AWS Glue Overview – Drive DataScience

AWS Glue is a fully managed, serverless Extract, Transform, Load (ETL) service provided by Amazon Web Services (AWS). It allows businesses to prepare and transform data for analytics and machine learning without the need to manage the underlying infrastructure, making it a popular choice for data engineers and developers involved in data processing tasks.

### Architecture

1. **AWS Glue Data Catalog**: This is a central repository to store metadata for all data assets. It provides a unified view of your data and is integrated with other AWS services like Amazon S3, Amazon RDS, and Amazon Redshift, allowing seamless data discovery and management.

2. **Crawler**: AWS Glue crawlers connect to your data sources, infer the schema and data types, and populate the Glue Data Catalog with metadata. They support a variety of data sources, including S3, JDBC databases, and AWS data lakes.

3. **ETL Jobs**: Glue enables the creation of ETL jobs written in Python or Scala, using Apache Spark under the hood. The ETL jobs perform the extraction of data from data sources, transform it according to your business logic, and load it into the desired destination.

4. **Triggers and Workflow**: AWS Glue allows you to schedule ETL jobs or trigger them based on events. You can also define workflows to manage complex sequences of jobs and dependencies.

5. **Developer Endpoints**: These enable developers to edit, debug, and test their ETL scripts in a familiar environment before deploying them.

### Integrations

– **Amazon S3**: A primary storage service for input and output data.
– **Amazon RDS & Aurora**: Integration for processing transactional data from relational databases.
– **Amazon Redshift**: Enables you to load transformed data into a data warehouse for further analysis.
– **Amazon Athena**: Use Glue Data Catalog with Athena for interactive querying.
– **AWS Lambda, CloudWatch**: For event-driven architectures and monitoring/logging, respectively.

### Use Cases

1. **Data Warehousing**: Moving and transforming data from various sources into Amazon Redshift or Snowflake for centralized analytics.
2. **Data Lake Formation**: Cleaning and formatting data for storage in S3 as part of a larger data lake strategy.
3. **Batch Processing**: Regular, scheduled transformations of large datasets, such as customer data processing or daily sales analysis.,
4. **Real-time Analytics**: Feeding cleaned and transformed data into analytics services like Amazon QuickSight or Tableau for visualization.

### Real-World Batch ETL Examples

1. **Retail Analytics**: A retail company could use AWS Glue to extract sales data from multiple point-of-sale systems across different locations, transform this data to include consistent currency formatting and timezone adjustments, and load it into Amazon Redshift for aggregated reporting.

2. **Log Processing**: AWS Glue could be employed to process and analyze server logs.

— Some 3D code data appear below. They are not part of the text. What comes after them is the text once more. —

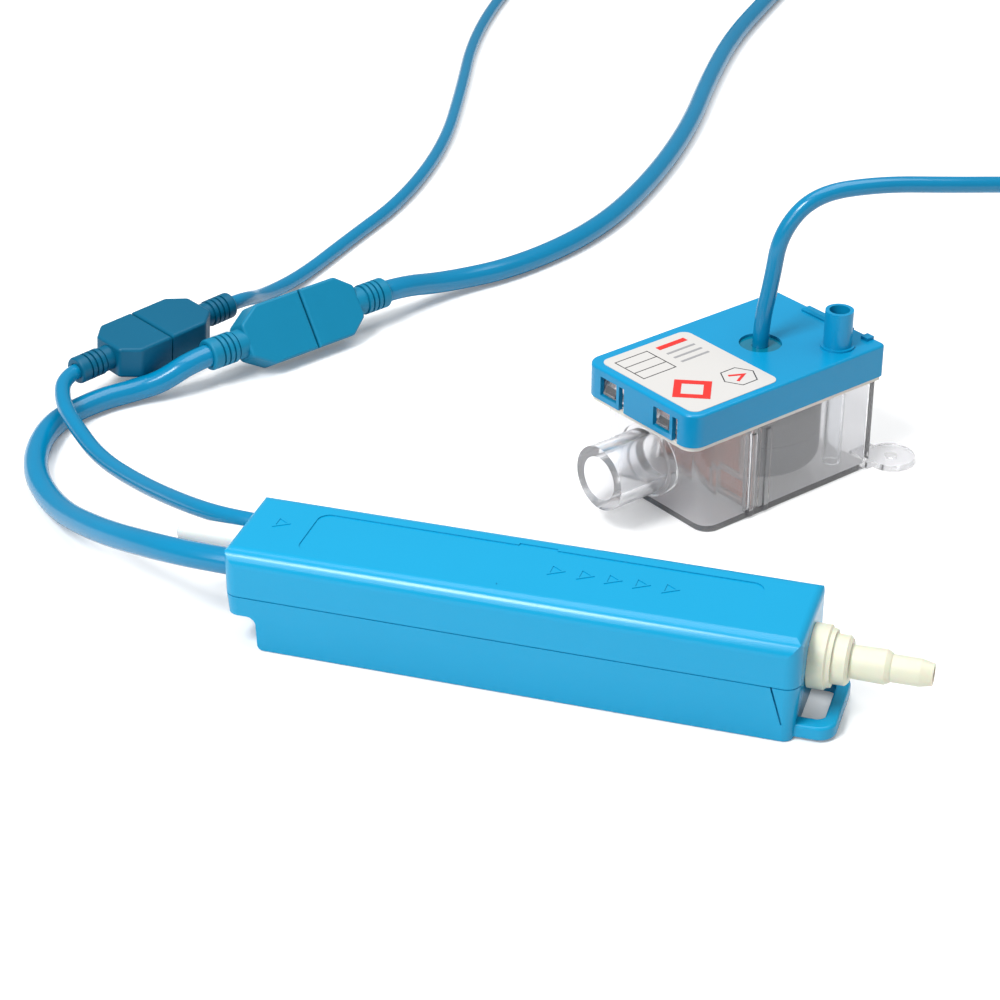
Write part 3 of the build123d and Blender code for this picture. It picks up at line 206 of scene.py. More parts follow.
def merge(parts: Iterable[Figure]) -> Figure:
    """Join several sets of points and faces into one.

    Args:
        parts: pairs of points and faces.

    Returns:
        One pair.
    """
    points: list[np.ndarray] = []
    faces: list = []
    offset = 0
    for part_points, part_faces in parts:
        points.append(part_points)
        faces.extend([[corner + offset for corner in face] for face in part_faces])
        offset += len(part_points)
    return np.vstack(points), faces


# ------------------------------------------------------------------------------ finishes
COAT_ROUGHNESS = 0.08
SCATTER_LENGTH = 0.002  # how far light spreads inside milky plastics, in metres
LEAST_ROUGHNESS = 0.02
DRIFT_DETAIL = 3.0
GRAIN_DETAIL = 4.0
BRUSH_STRETCH = (0.06, 1.0, 1.0)  # draws brushed grain out along X


class Grain(Enum):
    """The fine relief on a surface."""

    SMOOTH = "smooth"
    SPARK = "spark"
    FOAM = "foam"
    BRUSHED = "brushed"
    WOUND = "wound"


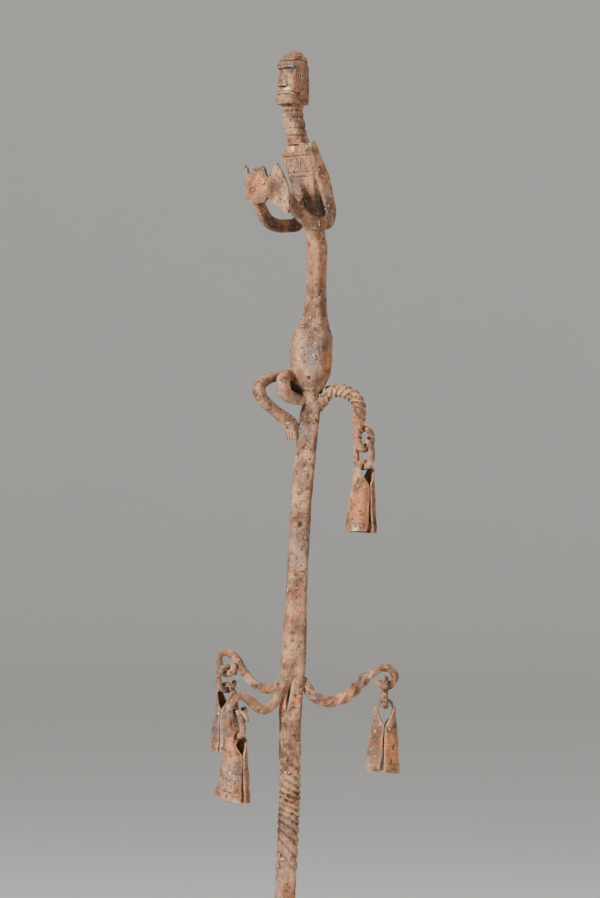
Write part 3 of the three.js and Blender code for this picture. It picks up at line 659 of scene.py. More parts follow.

For instance, extracting log data stored in Amazon S3, converting them into structured formats, aggregating error logs, and then loading the outputs into an analytics system to monitor server health and performance trends over time.

3. **Financial Reports**: A financial services firm uses AWS Glue to aggregate large sets of transaction data from various databases, enrich them with currency conversion data, filter secure information, and finally load cleansed data into an AWS data warehouse for compliance and reporting.

By leveraging AWS Glue, organizations can accelerate and streamline their ETL processes while reducing operational overhead thanks to its serverless, scalable architecture.